After graduation, he started a theater group in Detroit with a handful of friends and classmates. Richards moved to New York City in 1947 to pursue an acting career and worked on Broadway in "Freight and The Egghead" and radio throughout the 1950s.  He also taught acting and directed off-Broadway.  In 1958, Richards impressed Broadway with his production of Lorraine Hansberry's "A Raisin in the Sun." This production began a new era in the representation of Blacks on the American stage.  In the 1960s, Richards directed the Broadway productions "The Long Dream," "The Moon Besieged," "I Had a Ball," and "The Yearling."

In 1966, Richards became head of the actor training program at New York University's School of the Arts. He was also a Professor of Theater and Cinema at Hunter College in New York City before he was tapped to become Dean of the Yale University School of Drama in 1979 and Artistic Director of the Yale Repertory Theater.  Richards has discovered and developed new plays and playwrights.  He was the Artistic Director of the National Playwrights' Conference at the Eugene O'Neill Memorial Theatre Center.  He was a member of the Playwrights' selection committee of the Rockefeller Foundation and with the New American Plays program of the Ford Foundation.

In 1984, his search for a major new American playwright was fulfilled with the production of "Ma Rainey's Black Bottom" by August Wilson and the successive installments of Wilson's multi-part chronicle of African American life.  These plays include "Fences," "Joe Turner's Come and Gone," "The Piano Lesson," "Two Trains Running," and "Seven Guitars." Richards' productions for television include segments of "Roots: The Next Generation," Bill Moyers' Journal, and "Robeson," a presentation on the life of actor and activist Paul Robeson.  He also dealt with Robeson's life and legacy in the 1977 theatrical production Paul Robeson.

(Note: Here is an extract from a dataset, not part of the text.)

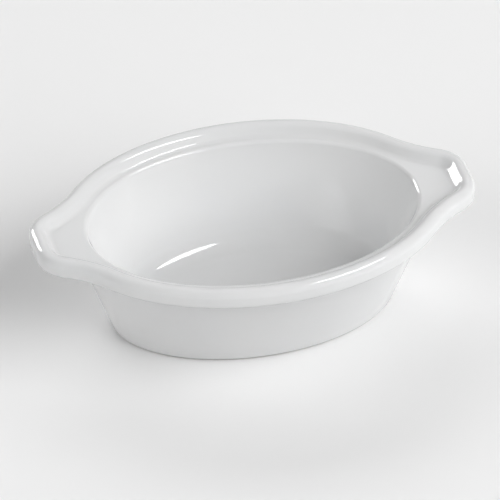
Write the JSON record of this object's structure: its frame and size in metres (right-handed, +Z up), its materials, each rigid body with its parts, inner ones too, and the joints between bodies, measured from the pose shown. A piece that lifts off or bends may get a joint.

Richards has received the Pioneer Award of AUDELCO, the Frederick Douglass Award, and, in 1993, was the National Medal of the Arts winner. He has also served as the Society of Stage Directors and Choreographers president.  He retired in 1991 from the Yale University School of Drama, became Professor Emeritus at Yale University, and continued to teach, direct, and search for new plays and playwrights until his death on June 29, 2006, the same day as his birth.